In 2014, Cain Hibbard & Myers passed its 50 year milestone – 50 years of professional success and parallel commitment to community. The firm’s celebration of that milestone stretched over the entire year, with five events — one for each decade of the firm’s history — open to the community.
“We wanted to celebrate our 50th anniversary with events that would be fun, engaging and relevant to our community. We chose legal topics prominent in recent news, mixing our talks with good food and good company,” said Managing Partner Lucy Prashker. “We had tremendous turnout and it was a lot of fun.”
The 1st of 5 : “Dopamine, Email & Christie-Gate”
The firm kicked off its celebration in March 2014 with a lively, interactive event, “Dopamine, Email and Christie-Gate: How to avoid email disaster in business, government and love.” Prashker, a seasoned litigator and business lawyer expert in intellectual property and health law, entertained and enlightened the audience at the Colonial Theater on the sometimes enormous risks posed by a carelessly composed or addressed email.
“The Christie administration’s email fiasco reminds us how dangerous email can be,” said Prashker. “We hoped to entertain, but we also wanted to offer some useful tips for staying off the email casualty list. Research on how emails affect brain chemistry provides interesting insight into why really smart people seem unable to stop sending really stupid emails, even when they are well aware of the risks.”
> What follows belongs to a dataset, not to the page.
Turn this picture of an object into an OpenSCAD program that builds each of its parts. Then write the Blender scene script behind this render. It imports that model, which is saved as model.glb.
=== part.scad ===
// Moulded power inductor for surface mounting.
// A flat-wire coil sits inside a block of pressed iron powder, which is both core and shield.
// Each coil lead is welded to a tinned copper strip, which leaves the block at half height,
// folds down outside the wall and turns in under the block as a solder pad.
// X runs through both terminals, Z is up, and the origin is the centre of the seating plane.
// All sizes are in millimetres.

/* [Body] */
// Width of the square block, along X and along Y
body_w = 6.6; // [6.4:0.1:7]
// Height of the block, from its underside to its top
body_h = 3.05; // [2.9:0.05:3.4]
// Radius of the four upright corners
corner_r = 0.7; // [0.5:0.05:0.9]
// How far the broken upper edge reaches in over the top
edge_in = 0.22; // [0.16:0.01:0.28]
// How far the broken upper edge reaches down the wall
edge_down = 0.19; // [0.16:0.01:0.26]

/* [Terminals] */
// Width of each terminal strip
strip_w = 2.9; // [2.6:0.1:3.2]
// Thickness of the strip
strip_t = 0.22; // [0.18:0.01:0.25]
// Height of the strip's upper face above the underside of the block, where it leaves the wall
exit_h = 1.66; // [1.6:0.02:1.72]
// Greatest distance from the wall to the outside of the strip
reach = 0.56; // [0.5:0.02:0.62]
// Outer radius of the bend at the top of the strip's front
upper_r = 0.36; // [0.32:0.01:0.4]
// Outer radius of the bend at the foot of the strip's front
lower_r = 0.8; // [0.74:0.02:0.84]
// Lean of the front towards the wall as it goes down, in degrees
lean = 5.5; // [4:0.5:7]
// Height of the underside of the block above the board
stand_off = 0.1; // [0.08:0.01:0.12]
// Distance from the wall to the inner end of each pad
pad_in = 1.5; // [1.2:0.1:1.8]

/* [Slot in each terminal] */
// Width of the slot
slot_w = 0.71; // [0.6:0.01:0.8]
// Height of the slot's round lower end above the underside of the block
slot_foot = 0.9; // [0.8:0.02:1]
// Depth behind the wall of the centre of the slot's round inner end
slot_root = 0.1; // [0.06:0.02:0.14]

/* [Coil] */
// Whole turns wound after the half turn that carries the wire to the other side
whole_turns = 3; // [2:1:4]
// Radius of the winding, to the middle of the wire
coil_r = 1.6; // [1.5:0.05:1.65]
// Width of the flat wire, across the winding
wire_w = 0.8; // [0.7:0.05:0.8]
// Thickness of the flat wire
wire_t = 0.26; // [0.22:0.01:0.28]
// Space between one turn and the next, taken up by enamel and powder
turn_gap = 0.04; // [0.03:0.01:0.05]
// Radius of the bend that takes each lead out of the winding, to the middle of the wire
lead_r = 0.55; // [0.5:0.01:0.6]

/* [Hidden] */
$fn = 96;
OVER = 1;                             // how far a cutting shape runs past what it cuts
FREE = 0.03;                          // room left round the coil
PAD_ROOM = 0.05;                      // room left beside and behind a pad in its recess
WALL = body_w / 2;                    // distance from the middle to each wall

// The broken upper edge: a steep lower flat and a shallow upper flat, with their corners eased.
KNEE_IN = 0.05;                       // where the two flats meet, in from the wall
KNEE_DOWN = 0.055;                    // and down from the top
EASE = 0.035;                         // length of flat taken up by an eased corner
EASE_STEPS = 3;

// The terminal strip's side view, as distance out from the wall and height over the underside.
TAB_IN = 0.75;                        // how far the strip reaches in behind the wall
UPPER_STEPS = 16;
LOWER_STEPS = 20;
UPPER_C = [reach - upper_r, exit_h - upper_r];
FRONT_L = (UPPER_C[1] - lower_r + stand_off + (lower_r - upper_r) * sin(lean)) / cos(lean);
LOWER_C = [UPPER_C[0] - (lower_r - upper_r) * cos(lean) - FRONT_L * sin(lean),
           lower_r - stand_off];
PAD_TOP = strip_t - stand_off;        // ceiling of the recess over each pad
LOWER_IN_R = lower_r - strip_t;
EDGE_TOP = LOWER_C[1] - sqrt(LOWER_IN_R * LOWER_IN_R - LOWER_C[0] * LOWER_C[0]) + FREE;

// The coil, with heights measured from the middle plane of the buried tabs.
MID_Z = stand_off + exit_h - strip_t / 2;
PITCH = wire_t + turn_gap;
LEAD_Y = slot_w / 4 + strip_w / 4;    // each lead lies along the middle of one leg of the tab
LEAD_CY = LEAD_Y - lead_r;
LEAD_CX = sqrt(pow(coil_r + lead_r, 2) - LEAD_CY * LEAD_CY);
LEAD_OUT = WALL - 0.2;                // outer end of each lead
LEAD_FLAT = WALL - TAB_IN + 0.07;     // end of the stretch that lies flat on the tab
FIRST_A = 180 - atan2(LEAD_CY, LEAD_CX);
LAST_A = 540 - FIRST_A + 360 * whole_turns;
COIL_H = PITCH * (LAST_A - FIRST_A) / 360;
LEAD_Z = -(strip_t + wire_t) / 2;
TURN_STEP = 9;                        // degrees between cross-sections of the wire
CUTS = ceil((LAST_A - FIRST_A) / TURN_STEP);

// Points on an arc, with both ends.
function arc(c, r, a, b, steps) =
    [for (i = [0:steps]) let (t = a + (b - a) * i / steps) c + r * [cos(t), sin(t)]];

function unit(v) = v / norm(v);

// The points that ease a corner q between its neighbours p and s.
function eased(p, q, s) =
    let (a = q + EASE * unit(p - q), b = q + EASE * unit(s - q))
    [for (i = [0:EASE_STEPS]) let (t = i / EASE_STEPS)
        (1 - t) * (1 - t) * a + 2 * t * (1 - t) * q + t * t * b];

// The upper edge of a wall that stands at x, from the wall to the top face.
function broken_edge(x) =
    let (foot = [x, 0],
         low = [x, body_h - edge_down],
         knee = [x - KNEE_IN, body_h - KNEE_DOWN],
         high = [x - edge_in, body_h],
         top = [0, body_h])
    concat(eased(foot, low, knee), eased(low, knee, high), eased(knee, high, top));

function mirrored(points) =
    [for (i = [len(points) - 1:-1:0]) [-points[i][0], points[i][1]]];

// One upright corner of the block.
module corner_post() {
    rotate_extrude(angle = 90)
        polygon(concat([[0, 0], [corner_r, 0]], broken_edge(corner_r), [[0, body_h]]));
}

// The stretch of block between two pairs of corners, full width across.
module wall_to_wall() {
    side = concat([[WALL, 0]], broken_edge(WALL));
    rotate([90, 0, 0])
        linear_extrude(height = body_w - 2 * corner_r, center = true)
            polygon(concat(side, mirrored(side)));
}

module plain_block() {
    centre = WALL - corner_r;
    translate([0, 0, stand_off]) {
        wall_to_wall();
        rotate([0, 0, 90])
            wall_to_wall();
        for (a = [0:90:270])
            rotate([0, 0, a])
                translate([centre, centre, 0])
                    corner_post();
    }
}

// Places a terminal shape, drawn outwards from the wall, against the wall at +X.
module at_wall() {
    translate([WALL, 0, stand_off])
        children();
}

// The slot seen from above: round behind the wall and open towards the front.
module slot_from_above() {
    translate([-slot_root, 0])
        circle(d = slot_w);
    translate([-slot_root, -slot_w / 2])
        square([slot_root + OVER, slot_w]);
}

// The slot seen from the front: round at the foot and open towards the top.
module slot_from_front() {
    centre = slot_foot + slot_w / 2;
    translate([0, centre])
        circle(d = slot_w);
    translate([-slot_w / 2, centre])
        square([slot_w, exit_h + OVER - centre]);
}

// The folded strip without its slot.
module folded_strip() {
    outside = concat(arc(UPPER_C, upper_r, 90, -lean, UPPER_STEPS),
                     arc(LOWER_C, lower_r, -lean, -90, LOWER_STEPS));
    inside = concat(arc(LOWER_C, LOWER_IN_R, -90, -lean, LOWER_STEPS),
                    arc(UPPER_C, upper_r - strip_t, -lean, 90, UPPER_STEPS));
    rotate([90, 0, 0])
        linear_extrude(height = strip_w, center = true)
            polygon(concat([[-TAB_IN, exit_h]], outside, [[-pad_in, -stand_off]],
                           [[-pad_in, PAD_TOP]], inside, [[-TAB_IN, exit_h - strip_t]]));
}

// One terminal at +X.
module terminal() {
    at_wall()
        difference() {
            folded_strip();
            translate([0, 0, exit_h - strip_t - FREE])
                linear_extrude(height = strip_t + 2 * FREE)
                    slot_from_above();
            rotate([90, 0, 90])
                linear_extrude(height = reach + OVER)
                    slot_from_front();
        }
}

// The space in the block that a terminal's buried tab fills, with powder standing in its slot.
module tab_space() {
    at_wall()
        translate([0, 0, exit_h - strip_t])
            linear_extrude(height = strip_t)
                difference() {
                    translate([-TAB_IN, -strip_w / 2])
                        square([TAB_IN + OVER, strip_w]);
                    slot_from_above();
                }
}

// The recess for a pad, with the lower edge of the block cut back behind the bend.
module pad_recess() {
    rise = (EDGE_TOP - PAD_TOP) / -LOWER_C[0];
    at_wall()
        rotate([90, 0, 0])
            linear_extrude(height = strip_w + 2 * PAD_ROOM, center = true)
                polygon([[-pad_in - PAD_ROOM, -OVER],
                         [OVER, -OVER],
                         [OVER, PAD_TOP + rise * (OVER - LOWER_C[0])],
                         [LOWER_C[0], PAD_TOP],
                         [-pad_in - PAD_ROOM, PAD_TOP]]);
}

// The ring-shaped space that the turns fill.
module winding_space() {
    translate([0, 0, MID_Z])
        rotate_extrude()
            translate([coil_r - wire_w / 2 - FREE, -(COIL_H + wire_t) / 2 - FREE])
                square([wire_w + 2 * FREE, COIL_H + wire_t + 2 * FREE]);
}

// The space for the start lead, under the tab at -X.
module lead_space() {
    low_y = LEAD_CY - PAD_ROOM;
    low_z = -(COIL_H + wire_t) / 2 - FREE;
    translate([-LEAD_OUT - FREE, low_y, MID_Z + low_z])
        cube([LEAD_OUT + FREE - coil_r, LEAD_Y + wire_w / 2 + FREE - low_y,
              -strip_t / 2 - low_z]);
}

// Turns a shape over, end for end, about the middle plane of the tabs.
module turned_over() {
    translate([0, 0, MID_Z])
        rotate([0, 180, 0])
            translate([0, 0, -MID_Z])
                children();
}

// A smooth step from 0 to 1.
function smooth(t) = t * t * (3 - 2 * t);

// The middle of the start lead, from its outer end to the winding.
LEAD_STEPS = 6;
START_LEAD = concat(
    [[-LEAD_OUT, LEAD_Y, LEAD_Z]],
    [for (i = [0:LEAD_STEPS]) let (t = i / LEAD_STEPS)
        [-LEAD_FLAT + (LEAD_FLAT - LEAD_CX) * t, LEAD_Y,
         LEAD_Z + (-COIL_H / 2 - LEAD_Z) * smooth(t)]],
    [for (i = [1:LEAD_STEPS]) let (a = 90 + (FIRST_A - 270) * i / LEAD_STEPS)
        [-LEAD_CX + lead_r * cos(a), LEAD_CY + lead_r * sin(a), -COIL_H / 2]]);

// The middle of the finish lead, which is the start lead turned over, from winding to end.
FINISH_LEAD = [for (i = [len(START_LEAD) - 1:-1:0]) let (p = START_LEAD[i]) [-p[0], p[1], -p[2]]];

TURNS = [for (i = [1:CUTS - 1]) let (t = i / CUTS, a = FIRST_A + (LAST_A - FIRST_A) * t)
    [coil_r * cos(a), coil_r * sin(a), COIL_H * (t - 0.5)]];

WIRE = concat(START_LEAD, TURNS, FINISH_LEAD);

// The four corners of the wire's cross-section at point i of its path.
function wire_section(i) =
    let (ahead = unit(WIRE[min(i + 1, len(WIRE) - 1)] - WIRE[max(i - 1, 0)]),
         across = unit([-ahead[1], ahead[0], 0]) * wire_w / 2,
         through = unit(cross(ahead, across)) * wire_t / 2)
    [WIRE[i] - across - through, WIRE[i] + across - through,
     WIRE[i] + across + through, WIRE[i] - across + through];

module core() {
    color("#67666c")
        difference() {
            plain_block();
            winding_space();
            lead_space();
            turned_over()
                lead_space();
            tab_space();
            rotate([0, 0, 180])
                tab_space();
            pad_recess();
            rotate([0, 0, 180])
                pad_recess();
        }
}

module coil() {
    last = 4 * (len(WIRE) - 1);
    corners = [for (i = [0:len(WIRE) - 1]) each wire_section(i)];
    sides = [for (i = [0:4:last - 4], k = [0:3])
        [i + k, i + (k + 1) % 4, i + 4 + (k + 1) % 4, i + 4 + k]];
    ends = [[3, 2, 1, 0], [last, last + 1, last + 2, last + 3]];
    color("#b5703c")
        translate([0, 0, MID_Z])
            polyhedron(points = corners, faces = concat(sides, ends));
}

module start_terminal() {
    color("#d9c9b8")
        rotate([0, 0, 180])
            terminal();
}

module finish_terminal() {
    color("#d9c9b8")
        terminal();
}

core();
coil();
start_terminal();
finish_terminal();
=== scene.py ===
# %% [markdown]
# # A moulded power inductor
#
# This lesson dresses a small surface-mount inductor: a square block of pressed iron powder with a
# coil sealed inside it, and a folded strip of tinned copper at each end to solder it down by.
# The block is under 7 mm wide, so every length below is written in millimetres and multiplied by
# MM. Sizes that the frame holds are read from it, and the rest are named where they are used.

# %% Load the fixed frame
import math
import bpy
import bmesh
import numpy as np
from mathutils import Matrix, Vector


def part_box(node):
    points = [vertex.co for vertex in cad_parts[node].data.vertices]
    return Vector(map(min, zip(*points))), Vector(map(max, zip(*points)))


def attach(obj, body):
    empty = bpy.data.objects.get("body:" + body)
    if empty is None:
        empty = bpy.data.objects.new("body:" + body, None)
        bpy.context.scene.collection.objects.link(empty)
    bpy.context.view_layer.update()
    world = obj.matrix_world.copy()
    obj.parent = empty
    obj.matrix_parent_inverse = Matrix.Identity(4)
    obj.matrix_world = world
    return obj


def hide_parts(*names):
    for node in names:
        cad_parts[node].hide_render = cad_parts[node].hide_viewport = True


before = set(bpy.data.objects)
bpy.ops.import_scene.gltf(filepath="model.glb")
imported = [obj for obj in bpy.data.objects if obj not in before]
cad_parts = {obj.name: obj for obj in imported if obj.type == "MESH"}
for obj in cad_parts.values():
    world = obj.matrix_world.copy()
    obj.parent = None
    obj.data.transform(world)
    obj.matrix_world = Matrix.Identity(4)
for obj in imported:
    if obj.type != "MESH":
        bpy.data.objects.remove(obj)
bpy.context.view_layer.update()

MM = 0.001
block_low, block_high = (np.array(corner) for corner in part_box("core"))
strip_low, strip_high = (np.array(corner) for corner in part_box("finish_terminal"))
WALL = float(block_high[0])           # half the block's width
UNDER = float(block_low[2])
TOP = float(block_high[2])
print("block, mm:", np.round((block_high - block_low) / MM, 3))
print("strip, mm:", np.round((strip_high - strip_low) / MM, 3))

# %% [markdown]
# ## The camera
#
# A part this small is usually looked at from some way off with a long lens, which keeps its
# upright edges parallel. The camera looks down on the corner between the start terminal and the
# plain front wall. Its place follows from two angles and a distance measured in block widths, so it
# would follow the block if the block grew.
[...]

The 2nd of 5: “eDiscovery: New Massachusetts Rules” at 297 North Street in Pittsfield
In June, Cain Hibbard teamed up with the Berkshire County Bar Association and Precision Discovery (an eDiscovery and computer forensics firm based in New York City) to co-sponsor an eDiscovery educational event at the Spice Banquet Room in Pittsfield.
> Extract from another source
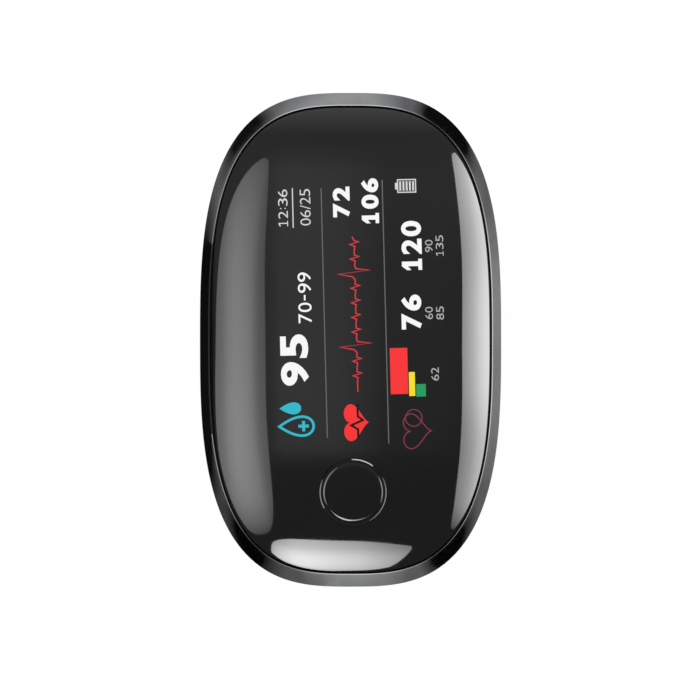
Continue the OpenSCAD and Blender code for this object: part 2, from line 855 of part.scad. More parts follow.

The presenters covered newly-adopted Massachusetts court rules concerning eDiscovery, the retrieval and discovery in litigation of electronically stored information. The talk covered the nuts and bolts of the eDiscovery process and the role in that process of computer forensics — retrieval of electronic information that may have been either inadvertently lost or deliberately deleted. The Hon. Fredric Rutberg, the Hon. Daniel A. Ford and the Hon. John A. Agostini participated in a panel discussion during the evening session; the event was well-attended by members of the Berkshire Bar.
In June, Cain Hibbard delivered a talk on issues that all families face at some time: surrogate decision making. With the use of a fact hypothetical that posed challenging health and financial issues for the matriarch and patriarch of a large family, the audience learned how to plan for those times when their loved ones can no longer make informed decisions for themselves, and when and how to secure court assistance during those challenging times. An animated question and answer session followed.
The 4th of 5: “Fair Use or Foul Play: Copyright Rules in the Digital Age” at the Norman Rockwell Museum
In September, for the curious wondering what use they can legally make of someone else’s creative work, Prashker and Associate Sarah Kohrs presented a talk “Fair Use or Foul Play: Copyright Rules in the Digital Age.” The Norman Rockwell Museum hosted the event, which packed the Saturday Evening Post lecture hall, with an entertaining presentation that spanned visual art, social media, music and video. Kohrs and Prashker identified the legal guideposts, debunked common myths, and explored evolving views about “fair use,” the law that permits certain re-use or repurposing of creative content.
“The rules are less static than you might assume, and they continue to evolve,” said Prashker. “Whether we recognize it or not, we all draw on our own sense of ‘fair use’ every day in making decisions about what quote to include in our writing, what image to include on our website, and what sounds to include in an audio remix. Copyright law – and in particular fair use — is relevant not just to artists and academics, but to people in business and, in fact, to just about anyone who participates in general public discourse.”
Finally, as the fifth of Cain Hibbard’s “five for five” anniversary celebration, Cain Hibbard sponsored at the Mahaiwe Performing Arts Center a foot-stomping performance by Black Violin, a musical duo of violinists who played their own blend of classical, R&B, and bluegrass music to a packed theatre of middle school students from area schools. The students were on their feet for most of the performance, captivated by the skill and energy of the performers. The performance was part of the Mahaiwe’s educational series, a series that Cain Hibbard has been privileged to sponsor every year since the program’s inception.